Les banquiers allergiques aux risques

Premier intervenant, Taoufik Lahrach, secrétaire général de la Caisse centrale de Garantie (CCG). Pour favoriser la naissance du Maroc de demain, la CCG, a-t-il expliqué, intervient dans un marché du financement des entreprises « qui est tout sauf parfait », « notre mission est donc de corriger les failles grâce à différents outils », en apportant des garanties pour diminuer les risques auxquels les banquiers sont particulièrement allergiques. « La puissance publique prend à sa charge ce coût du risque pour permettre aux TPE, PME et start-ups d’accéder aux crédits : sur 100 entreprises garanties, 99 n’auraient jamais accès au crédit » sans l’intervention de la CCG, a précisé Taoufik Lahrach qui a parallèlement appelé à « faire émerger au Maroc un écosystème entrepreneurial innovant, plus dynamique ».

Faire évoluer « l’écosystème maroco-marocain »

Pour le fondateur et associé du fonds d’investissement en capital risque Azur Innovation, Khalil Azzouzi, le problème n’est pas tellement dans les outils de financements mais chez les banquiers qui « sont restés sur des procédures anciennes » : ils sont tellement spécialisés que chacun ne traite qu’une partie de la demande de financement d’une entreprise, a-t-il noté, si bien que celle-ci se perd « dans les méandres de la banque ». À son avis, il est aussi indispensable d’améliorer la formation des chefs d’entreprise de « l’écosystème maroco-marocain », très conservateur, et de faire évoluer leur culture entrepreneuriale.

À cet égard, Khalil Azzouzi a raconté plusieurs anecdotes éclairantes. Comme ce chef d’entreprise marocain chez qui il venait d’investir et qui... est parti en vacances sans le prévenir, demeurant injoignable pendant un mois, avec l’argent de l’investissement. Explication à son retour : « Depuis un an je l’avais promis à ma famille ». Autre anecdote : après avoir discuté pendant des mois avec un entrepreneur en quête de fonds, celui-ci peut brusquement mettre un terme aux négociations au prétexte que « sa grand-mère ou son épouse qui ne connaissent rien au business » lui ont dit : « Cette affaire je ne la sens pas » ou « il a le mauvais œil »… Éclats de rires dans la salle.
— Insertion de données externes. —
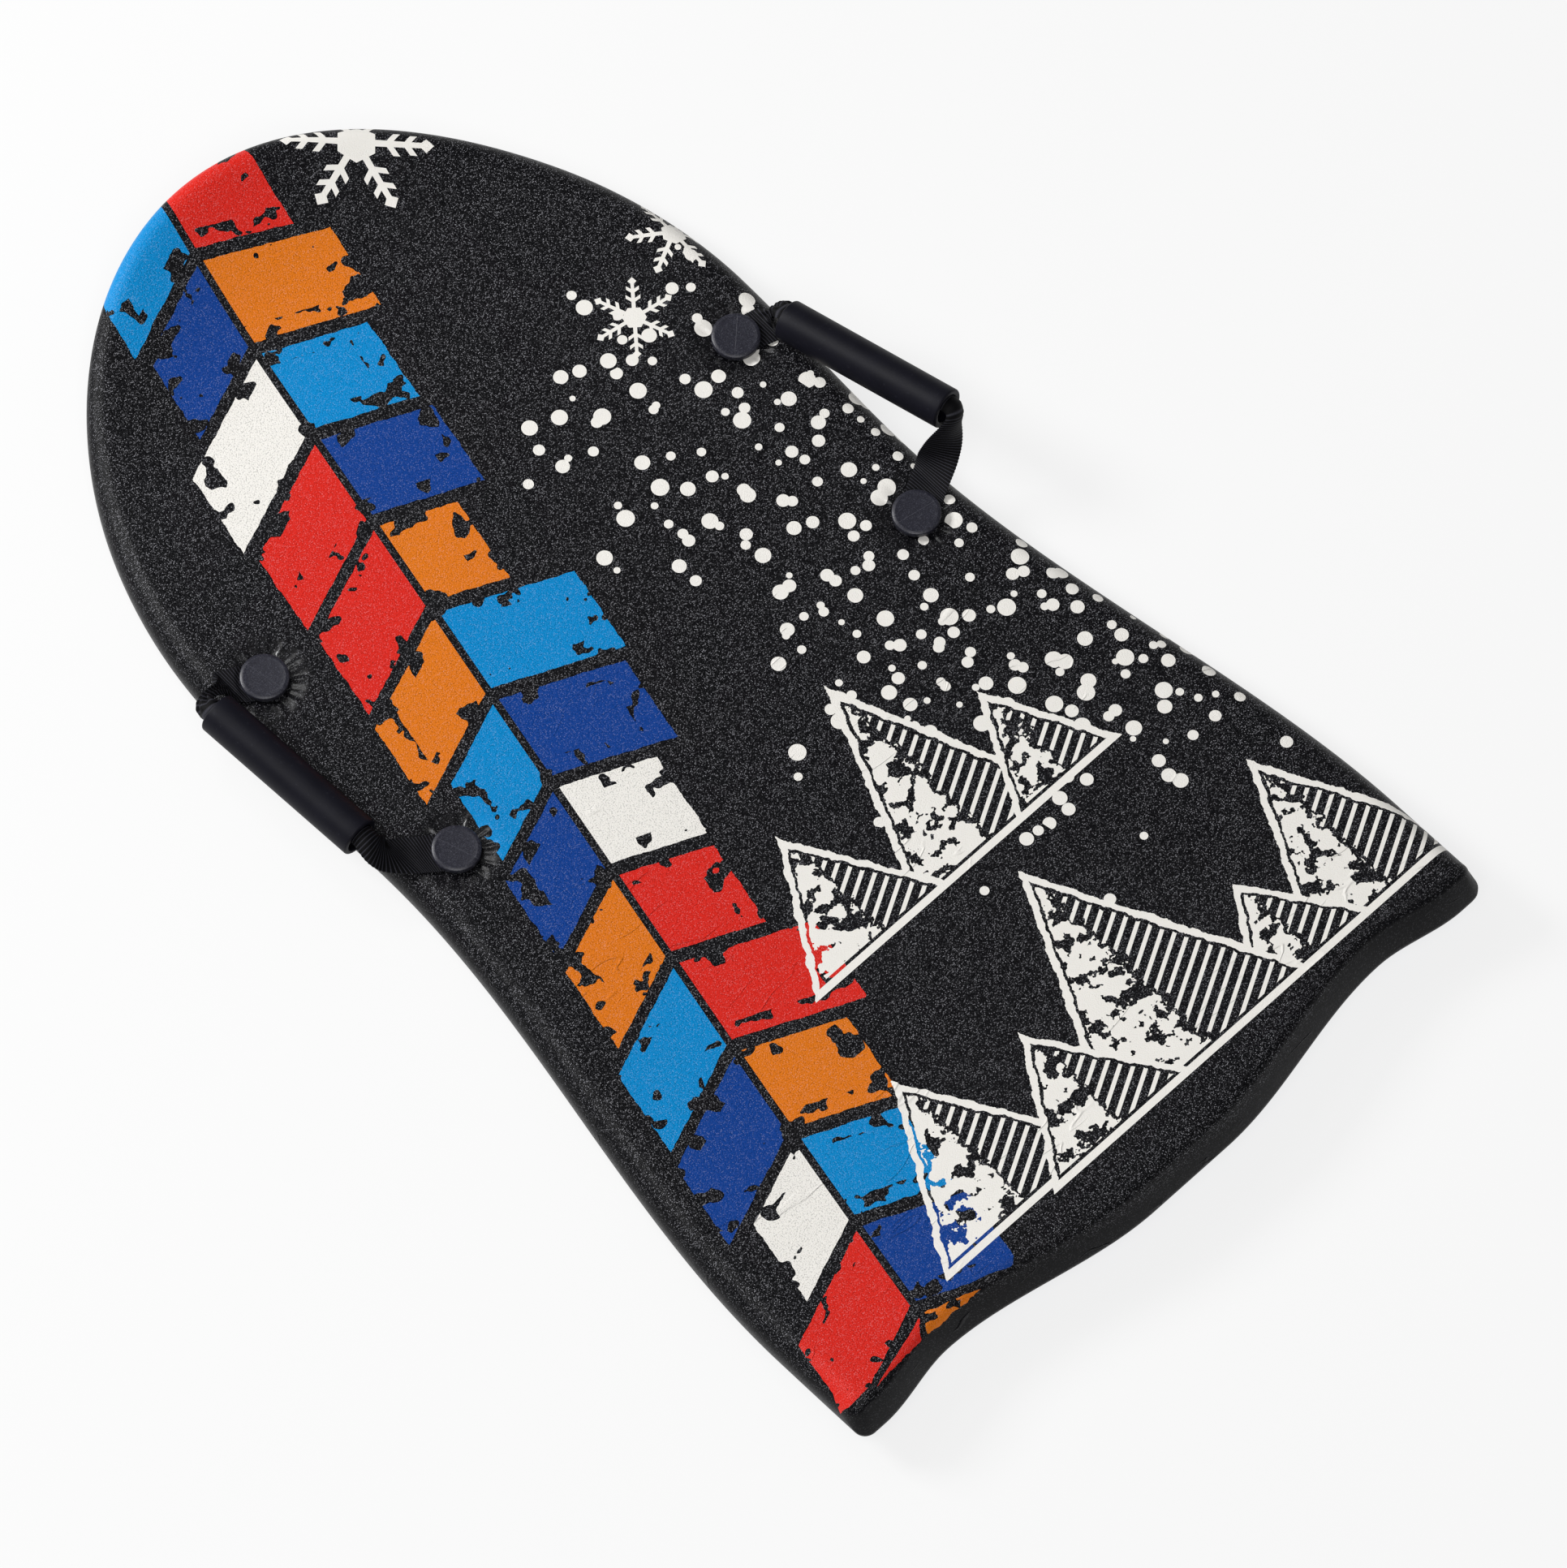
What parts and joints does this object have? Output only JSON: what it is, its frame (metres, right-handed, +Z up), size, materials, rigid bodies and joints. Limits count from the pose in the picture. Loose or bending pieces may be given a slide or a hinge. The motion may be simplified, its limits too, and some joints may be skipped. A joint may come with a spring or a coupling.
{
  "type": "foam snow slider board",
  "caption": "Foam slider board for snow with an upturned nose, rounded rails, a wavy tail, a slick bottom and padded webbing grab handles bolted near both rails.",
  "frame": {"origin": "middle of the board on the surface that it lies on", "axes": "+Y to the nose, +X to the right of someone who looks to the nose, +Z up out of the deck"},
  "size_m": [0.5292, 0.9041, 0.0785],
  "materials": {
    "deck_film": "pebbled printed film, satin",
    "foam": "closed-cell foam",
    "slick": "smooth sheet with fine scratches",
    "plug": "moulded, satin",
    "webbing": "ribbed woven webbing",
    "grip": "soft moulded tube, satin"
  },
  "bodies": {
    "board": {"deck_skin": "deck_film", "foam_core": "foam", "slick_sheet": "slick", "right_front_plug": "plug", "right_front_nut": "plug", "right_front_strap_end": "webbing", "right_rear_plug": "plug", "right_rear_nut": "plug", "right_rear_strap_end": "webbing", "left_front_plug": "plug", "left_front_nut": "plug", "left_front_strap_end": "webbing", "left_rear_plug": "plug", "left_rear_nut": "plug", "left_rear_strap_end": "webbing"},
    "right_handle": {"right_strap_loop": "webbing"},
    "right_grip_tube": {"right_grip": "grip"},
    "left_handle": {"left_strap_loop": "webbing"},
    "left_grip_tube": {"left_grip": "grip"}
  },
  "joints": [
    {"name": "right_handle_swing", "type": "hinge", "parent": "board", "child": "right_handle", "pos_m": [0.20496, 0.0622, 0.03095], "axis": [0, -1, 0], "range_deg": [0, 50]},
    {"name": "right_grip_spin", "type": "hinge", "parent": "right_handle", "child": "right_grip_tube", "pos_m": [0.22497, 0.06766, 0.0542], "axis": [0.1792, -0.9668, 0.1822], "continuous": true},
    {"name": "left_handle_swing", "type": "hinge", "parent": "board", "child": "left_handle", "pos_m": [-0.205, 0.0932, 0.03095], "axis": [0, 1, 0], "range_deg": [0, 70]},
    {"name": "left_grip_spin", "type": "hinge", "parent": "left_handle", "child": "left_grip_tube", "pos_m": [-0.222, 0.1156, 0.03977], "axis": [0.0436, -0.9984, 0.0366], "continuous": true}
  ]
}
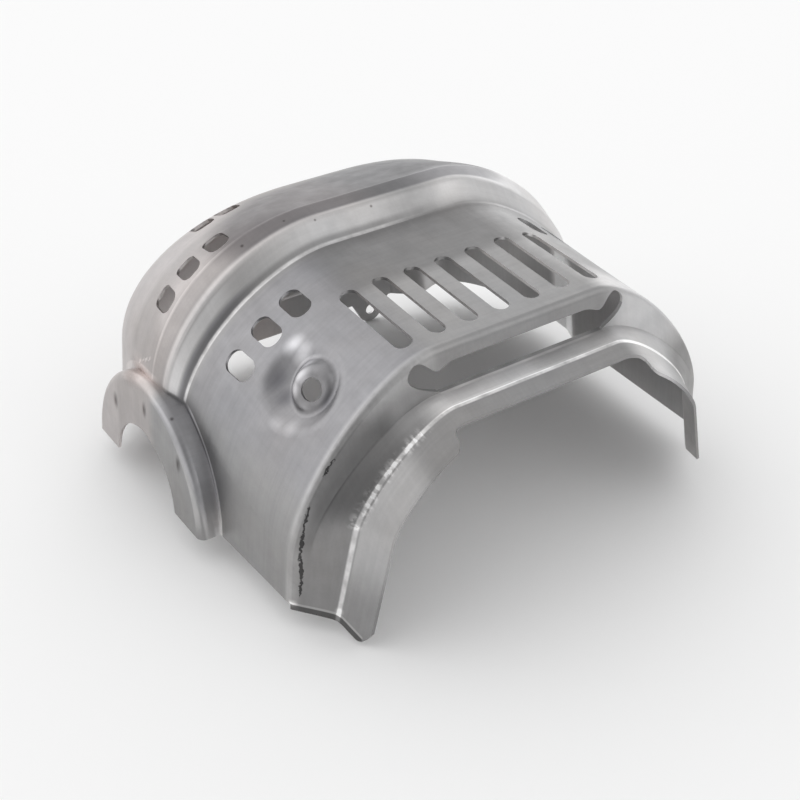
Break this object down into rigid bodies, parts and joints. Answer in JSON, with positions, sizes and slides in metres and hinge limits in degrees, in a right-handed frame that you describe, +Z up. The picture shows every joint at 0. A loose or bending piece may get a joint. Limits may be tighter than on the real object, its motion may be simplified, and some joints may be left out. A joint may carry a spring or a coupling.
{
  "type": "exhaust heat shield",
  "caption": "Pressed steel cover that shields an exhaust from above, with cooling slots, a bolt seat, an arched open front and a half-round mouth in one side.",
  "frame": {"origin": "middle of the bounding box's lowest face, on the level surface that the shield stands on", "axes": "+X across the shield, away from the side with the half-round mouth; +Y from the open front arch back to the closed dome; +Z up, out of the crown"},
  "size_m": [0.214, 0.1876, 0.109],
  "materials": {
    "bare_steel": "bare pressed sheet steel, dull, with fine drawing lines, rubbed bright on the creases"
  },
  "bodies": {
    "root": {"shield": "bare_steel"}
  },
  "joints": []
}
Accompagnement des entrepreneurs

Pour développer l’écosystème entrepreneurial, a estimé pour sa part, Dounia Boumehdi, directrice générale de Maroc Numeric Fund, « ce n’est pas d’argent dont nous avons besoin, mais d’un accompagnement des entrepreneurs pour leur donner les outils nécessaires, avoir les bons projets et leur permettre d’être bancables ».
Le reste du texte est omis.